The poem Stravinsky set, titled "Vesná," is about young love and the tolling of a cloister bell. The sound of bells and the setting of artificial folk songs goes back to Glinka and Musorgsky in Russian music. Stravinsky's performance of his new song at a gathering in October 1907 was not well-liked and Rimsky-Korsakov termed it "wildly unrestrained and harmonically nonsensical." There was a growing gap regarding the aesthetic role of folklore: for composers like Rimsky-Korsakov it was mere "content," something cited for color, but it was not something that flowed into and influenced "style," the fantastic/chromatic side. Here is a performance of the song with Marija Brajković, soprano and Radoslav Spasić, piano:



The poet Gorodetsky had made an intense study of ancient peasant rites and customs, which could still be witnessed in Russia up into the 1930s and in 1908 Stravinsky set another poem by him with the title Rosyanka (Khlïstovskaya) which is rather untranslatable: the first word means "dew" and the second refers to a quasi-Pentecostal sect dating to the 17th century and much persecuted by the Orthodox establishment. Stravinsky's setting does not reveal his later immersion in folklore, at this point it is rather retrospective in style, recalling perhaps what Musorgsky might have done.

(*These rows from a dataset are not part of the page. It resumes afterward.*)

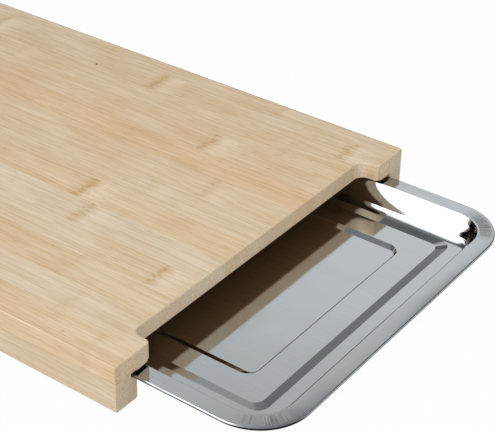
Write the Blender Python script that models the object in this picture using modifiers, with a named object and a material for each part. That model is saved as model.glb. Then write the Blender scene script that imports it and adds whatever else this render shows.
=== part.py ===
"""Bread board with a pull-out crumb tray.

A panel of edge-glued bamboo laths lies on two side rails and a rear rail. The
side rails have a rebate along their upper inner edge. With the panel above it,
each rebate is a groove, and the flat rim of a pressed steel tray slides in the
two grooves. A recess in the panel's front edge leaves room for the fingers
that pull the tray.

Units are metres. +Z is up, +X is to the right, and the tray pulls out towards
-Y. The origin lies at table height, under the middle of the part's outline
with the tray drawn out as it rests here.
"""

import math

import bmesh
import bpy

# Board: outer sizes
BOARD_WIDTH = 0.280
BOARD_LENGTH = 0.380
PANEL_THICKNESS = 0.0117
GLUE_GAP = 0.0003

# Laths of the panel, counted from the left edge
FIRST_LATH_WIDTH = 0.0209
LATH_PITCH = 0.02226
NARROWEST_LATH = 0.006

# Finger recess in the panel's front edge
RECESS_DEPTH = 0.0128
HORN_WIDTH = 0.0288
RECESS_CORNER_RADIUS = 0.006
HORN_TIP_RADIUS = 0.003

# Rails under the panel
RAIL_WIDTH = 0.0173
RAIL_HEIGHT = 0.0185
REBATE_WIDTH = 0.0046
REBATE_DEPTH = 0.0035
REAR_RAIL_WIDTH = 0.0173

# Rounded edges of the wood
PANEL_EDGE_RADIUS = 0.0010
RAIL_FOOT_RADIUS = 0.0018
RAIL_EDGE_RADIUS = 0.0005

# Tray: outline and rest position
TRAY_DRAWN_OUT = 0.089
TRAY_SIDE_CLEARANCE = 0.0016
TRAY_FRONT_SETBACK = 0.001
TRAY_REAR_CLEARANCE = 0.0027
TRAY_CORNER_RADIUS = 0.0322
TRAY_SHEET = 0.0006

# Tray: section, from the rim inwards
RIM_REST_GAP = 0.0003
HEM_HEIGHT = 0.0015
HEM_BEND_RADIUS = 0.0007
RIM_WIDTH = 0.0106
RIM_BEND_RADIUS = 0.0018
WALL_SLOPE = math.radians(68)
FOOT_BEND_RADIUS = 0.0055
LEDGE_DROP = 0.0120
LEDGE_WIDTH = 0.0110
LEDGE_CORNER_RADIUS = 0.008
STEP_WIDTH = 0.0059
STEP_DROP = 0.0013
STEP_CORNER_RADIUS = 0.006
FLOOR_BORDER = 0.0163
POCKET_CORNER_RADIUS = 0.0085
POCKET_WALL_WIDTH = 0.0027
POCKET_DEPTH = 0.0020

# How finely round shapes are divided
OUTLINE_ARC_STEPS = 6
TRAY_CORNER_STEPS = 9
BEND_STEPS = 4
EDGE_SEGMENTS = 2
SHARP_ANGLE = math.radians(35)
OVERRUN = 0.010
WELD_DISTANCE = 0.00001
FLAT_ANGLE = math.radians(1)

# Heights and places that follow from the sizes above
LEFT_X = -BOARD_WIDTH / 2
RIGHT_X = BOARD_WIDTH / 2
FRONT_Y = (TRAY_DRAWN_OUT - BOARD_LENGTH) / 2
REAR_Y = FRONT_Y + BOARD_LENGTH
PANEL_BOTTOM_Z = RAIL_HEIGHT + GLUE_GAP
PANEL_TOP_Z = PANEL_BOTTOM_Z + PANEL_THICKNESS
GROOVE_FLOOR_Z = RAIL_HEIGHT - REBATE_DEPTH
RIM_Z = GROOVE_FLOOR_Z + RIM_REST_GAP + HEM_HEIGHT
GROOVE_END_INSET = RAIL_WIDTH - REBATE_WIDTH
TRAY_WIDTH = BOARD_WIDTH - 2 * (GROOVE_END_INSET + TRAY_SIDE_CLEARANCE)
TRAY_LENGTH = BOARD_LENGTH - REAR_RAIL_WIDTH - TRAY_FRONT_SETBACK - TRAY_REAR_CLEARANCE

WOOD_COLOUR = (0.66, 0.48, 0.29)
WOOD_ROUGHNESS = 0.55
RAIL_COLOUR = (0.62, 0.46, 0.28)
STEEL_COLOUR = (0.62, 0.63, 0.64)
STEEL_ROUGHNESS = 0.12


def clear_scene():
    """Removes every object that the start-up scene holds."""
    for thing in list(bpy.data.objects):
        bpy.data.objects.remove(thing, do_unlink=True)


def new_collection(name):
    """Makes a collection in the scene and returns it."""
    collection = bpy.data.collections.new(name)
    bpy.context.scene.collection.children.link(collection)
    return collection


def plain_material(name, colour, roughness, metallic):
    """Makes a Principled material of one colour."""
    material = bpy.data.materials.new(name)
    material.use_nodes = True
    shader = material.node_tree.nodes["Principled BSDF"]
    shader.inputs["Base Color"].default_value = (*colour, 1.0)
    shader.inputs["Roughness"].default_value = roughness
    shader.inputs["Metallic"].default_value = metallic
    material.diffuse_color = (*colour, 1.0)
    return material


def lath_material(number):
    """Bamboo for one lath: neighbours differ a little in tone."""
    golden_share = 0.618
    tone_spread = 0.14
    tone = 1 - tone_spread / 2 + tone_spread * ((number * golden_share) % 1)
    colour = tuple(channel * tone for channel in WOOD_COLOUR)
    return plain_material(f"bamboo_lath_{number:02d}", colour, WOOD_ROUGHNESS, 0.0)


def add_object(name, mesh, collection, parent=None, location=(0, 0, 0)):
    """Puts a mesh in the scene as a named object."""
    thing = bpy.data.objects.new(name, mesh)
    collection.objects.link(thing)
    thing.location = location
    thing.parent = parent
    return thing


def add_empty(name, collection, location=(0, 0, 0)):
    """Adds an empty that carries a group of pieces."""
    empty = bpy.data.objects.new(name, None)
    collection.objects.link(empty)
    empty.location = location
    return empty


def arc_points(centre, radius, start, end, steps):
    """Points on an arc about a centre, from one angle to another."""
    points = []
    for step in range(steps + 1):
        angle = start + (end - start) * step / steps
        points.append((centre[0] + radius * math.cos(angle), centre[1] + radius * math.sin(angle)))
    return points


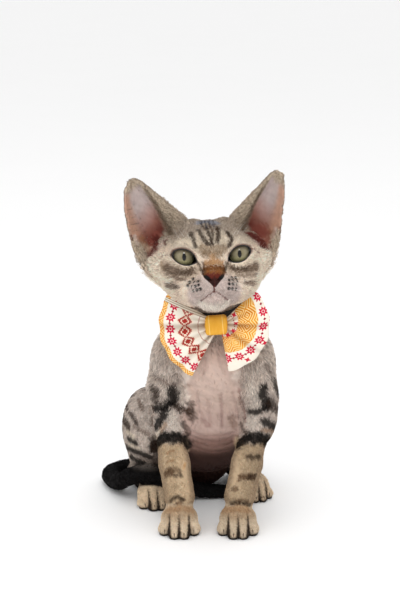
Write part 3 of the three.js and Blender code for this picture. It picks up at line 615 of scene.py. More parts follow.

There is a rather curious song from this time that reveals more of the future Stravinsky, his little Pastorale set to the text: "A-oo, A-oo." It's open and airy texture and particularly its ceaseless sixteenth-notes give it a genuinely Stravinskian sound. Here is the original version:


Taruskin speculates that another influence on this piece, with its evocation of a French musette, might have been early music as the harpsichordist Wanda Landowska in that same year, 1907, was giving her first Russian tour--she gave two recitals in St. Petersburg in February and March. We can't be sure that Stravinsky attended either concert, but one piece performed, a "Styrische Tanz" by Lanner, would turn up later in the third tableau of Stravinsky's Petrushka.